Exercise goal -
Starting with the first line and ending with the line that holds "return Face(Wire(outline))", repeat the material exactly.

################

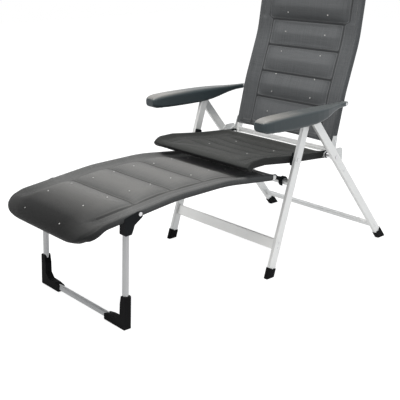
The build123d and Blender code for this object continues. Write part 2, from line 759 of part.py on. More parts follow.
def channel_section(x, start, end, start_normal, end_normal, half, crown, sag):
    sn = start_normal
    en = end_normal
    a = (start[0] - sn[0] * (half + sag), start[1] - sn[1] * (half + sag))
    b = (end[0] - en[0] * (half + sag), end[1] - en[1] * (half + sag))
    c = (end[0] + en[0] * (half - sag), end[1] + en[1] * (half - sag))
    d = (start[0] + sn[0] * (half - sag), start[1] + sn[1] * (half - sag))
    mid = ((c[0] + d[0]) / 2 + (sn[0] + en[0]) / 2 * crown, (c[1] + d[1]) / 2 + (sn[1] + en[1]) / 2 * crown)
    outline = [
        Line((x, *a), (x, *b)),
        Line((x, *b), (x, *c)),
        ThreePointArc((x, *c), (x, *mid), (x, *d)),
        Line((x, *d), (x, *a)),
    ]
    return Face(Wire(outline))


def make_channels(points, normals, edge_x, channel_half_width, crown, sag=0):
    solids = []
    for n in range(len(points) - 1):
        sections = []
        stations = [
            (-edge_x, pad_edge_half, pad_edge_rise, 0),
            (-channel_half_width, pad_edge_half, pad_edge_rise, sag * pad_edge_sag_share),
            (-channel_half_width + pad_fall_width, pad_seam_half, crown * pad_shoulder_share, sag * pad_shoulder_sag_share),
            (0, pad_seam_half, crown, sag),
            (channel_half_width - pad_fall_width, pad_seam_half, crown * pad_shoulder_share, sag * pad_shoulder_sag_share),
            (channel_half_width, pad_edge_half, pad_edge_rise, sag * pad_edge_sag_share),
            (edge_x, pad_edge_half, pad_edge_rise, 0),
        ]
        for x, half, rise, drop in stations:
            sections.append(channel_section(
                x, points[n], points[n + 1], normals[n], normals[n + 1], half, rise, drop))
        solids.append(loft(sections, ruled=True))
    pad = solids[0]
    for solid in solids[1:]:
        pad = pad + solid
    return pad


seat_edge_x = seat_rail_inner_x
back_edge_x = back_rail_inner_x
rest_edge_x = rest_rail_x - rest_rail_radius
seat_pad = make_channels(
    seat_pad_points, seam_normals(seat_pad_points), seat_edge_x, seat_channel_half_width, seat_crown, seat_sag)
head_count = len(head_pad_points)
back_line = head_pad_points + back_pad_points[1:]
back_normals = seam_normals(back_line)
headrest_pad = make_channels(
    back_line[:head_count], back_normals[:head_count], back_edge_x, head_channel_half_width, head_crown)
back_pad = make_channels(
    back_line[head_count - 1:], back_normals[head_count - 1:], back_edge_x, back_channel_half_width, back_crown)
rest_line = rest_pad_points + rest_lip_points[1:]
rest_normals = seam_normals(rest_line)
leg_rest_pad = make_channels(
    rest_line[:-1], rest_normals[:-1], rest_edge_x, rest_channel_half_width, rest_crown)
leg_rest_pad += make_channels(
    rest_line[-2:], rest_normals[-2:], rest_lip_half_width, rest_channel_half_width - pad_fall_width, rest_lip_crown)

nodes = {
    "rear_leg_left": rear_leg,
    "rear_leg_right": mirror(rear_leg, about=Plane.YZ),
    "rear_leg_plugs": both(plugs_rear),
    "rear_foot_caps": both(rear_cap),
    "rear_crossbar": rear_crossbar,
    "rear_rivets": both(Compound(children=rear_rivets + [bracket_rivet])),
    "hinge_brackets": both(hinge_bracket),
    "hinge_bolts": both(hinge_bolt),
    "hinge_spacers": both(hinge_spacer),
    "rear_apex_pins": both(rear_apex_pin),
    "front_leg_left": front_leg,
    "front_leg_right": mirror(front_leg, about=Plane.YZ),
    "front_leg_plugs": both(plugs_front),
    "front_foot_caps": both(front_cap),
    "front_crossbar": front_crossbar,
    "front_rivets": both(Compound(children=front_rivets)),
    "leg_rest_bar": leg_rest_bar,
    "front_apex_pins": both(front_apex_pin),
    "seat_pivot_bolts": both(seat_pivot_bolt),
    "seat_rail_left": seat_rail,
    "seat_rail_right": mirror(seat_rail, about=Plane.YZ),
    "seat_front_bar": seat_front_bar,
    "seat_rear_bar": seat_rear_bar,
    "seat_end_caps": both(seat_end_cap),
    "seat_fittings": both(seat_fitting),
    "seat_pad": seat_pad,
    "back_bushes": both(back_bush),
    "back_rail_left": back_rail,
    "back_rail_right": mirror(back_rail, about=Plane.YZ),
    "back_bottom_bar": back_bottom_bar,
    "back_top_bar": back_top_bar,
    "back_hinge_plates": both(hinge_plate),
    "back_plate_rivets": both(Compound(children=plate_rivets)),
    "back_pad": back_pad,
    "headrest_pad": headrest_pad,
    "armrest_pins": both(arm_pin),
    "armrest_left": armrest,
    "armrest_right": mirror(armrest, about=Plane.YZ),
    "armrest_racks": both(rack),
    "leg_rest_rail_left": rest_rail,
    "leg_rest_rail_right": mirror(rest_rail, about=Plane.YZ),
    "leg_rest_front_bar": rest_front_bar,
    "leg_rest_hooks": both(hook),
    "leg_rest_pad": leg_rest_pad,
    "support_tube": support_tube,
    "support_brackets": both(support_bracket),
    "support_bolts": both(support_bolt),
    "support_feet": both(corner_foot),
}

# The origin is the middle of the footprint on the floor
low_y = min(shape.bounding_box().min.Y for shape in nodes.values())
high_y = max(shape.bounding_box().max.Y for shape in nodes.values())
place = Pos(0, -(low_y + high_y) / 2, 0)

os.makedirs("parts", exist_ok=True)
for name, shape in nodes.items():
    export_step(place * shape, "parts/" + name + ".step")
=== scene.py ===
import json
import math
from collections import namedtuple

import bpy
import numpy as np
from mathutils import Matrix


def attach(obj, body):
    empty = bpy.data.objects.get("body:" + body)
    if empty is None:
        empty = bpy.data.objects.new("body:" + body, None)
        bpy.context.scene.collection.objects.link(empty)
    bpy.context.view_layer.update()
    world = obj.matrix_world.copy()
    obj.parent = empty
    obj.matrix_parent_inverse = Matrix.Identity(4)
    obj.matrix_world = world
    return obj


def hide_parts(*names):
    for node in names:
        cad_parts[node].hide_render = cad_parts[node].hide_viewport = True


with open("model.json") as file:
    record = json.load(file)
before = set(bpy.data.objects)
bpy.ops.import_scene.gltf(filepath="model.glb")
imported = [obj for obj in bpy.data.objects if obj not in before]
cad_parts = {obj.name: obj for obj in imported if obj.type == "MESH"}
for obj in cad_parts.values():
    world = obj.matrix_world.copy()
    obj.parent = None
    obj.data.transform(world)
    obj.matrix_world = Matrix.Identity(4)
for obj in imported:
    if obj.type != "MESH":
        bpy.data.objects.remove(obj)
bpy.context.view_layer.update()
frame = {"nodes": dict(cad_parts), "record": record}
SCENE = bpy.context.scene
MM = 0.001
SHIFT_Y = 0.044413  # the rail lines are drawn in the chair's own y, and the frame's y is this much more


# Shader nodes
def node(tree, kind, values=None, **props):
    """A new node with its properties and its socket values set."""
    made = tree.nodes.new(kind)
    for key, value in props.items():
        setattr(made, key, value)
    for key, value in (values or {}).items():
        made.inputs[key].default_value = value
    return made


def empty_material(name):
    """A material whose tree holds only its output node, as (material, tree, output node)."""
    mat = bpy.data.materials.new(name)
    mat.use_nodes = True
    mat.node_tree.nodes.clear()
    return mat, mat.node_tree, mat.node_tree.nodes.new("ShaderNodeOutputMaterial")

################

Exercise result -
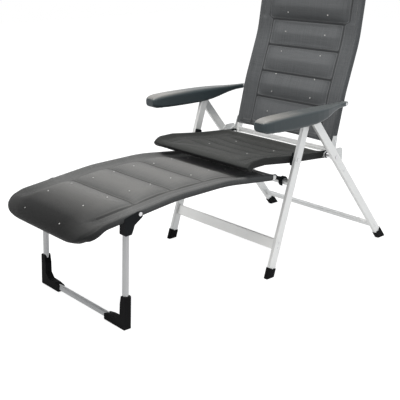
The build123d and Blender code for this object continues. Write part 2, from line 759 of part.py on. More parts follow.
def channel_section(x, start, end, start_normal, end_normal, half, crown, sag):
    sn = start_normal
    en = end_normal
    a = (start[0] - sn[0] * (half + sag), start[1] - sn[1] * (half + sag))
    b = (end[0] - en[0] * (half + sag), end[1] - en[1] * (half + sag))
    c = (end[0] + en[0] * (half - sag), end[1] + en[1] * (half - sag))
    d = (start[0] + sn[0] * (half - sag), start[1] + sn[1] * (half - sag))
    mid = ((c[0] + d[0]) / 2 + (sn[0] + en[0]) / 2 * crown, (c[1] + d[1]) / 2 + (sn[1] + en[1]) / 2 * crown)
    outline = [
        Line((x, *a), (x, *b)),
        Line((x, *b), (x, *c)),
        ThreePointArc((x, *c), (x, *mid), (x, *d)),
        Line((x, *d), (x, *a)),
    ]
    return Face(Wire(outline))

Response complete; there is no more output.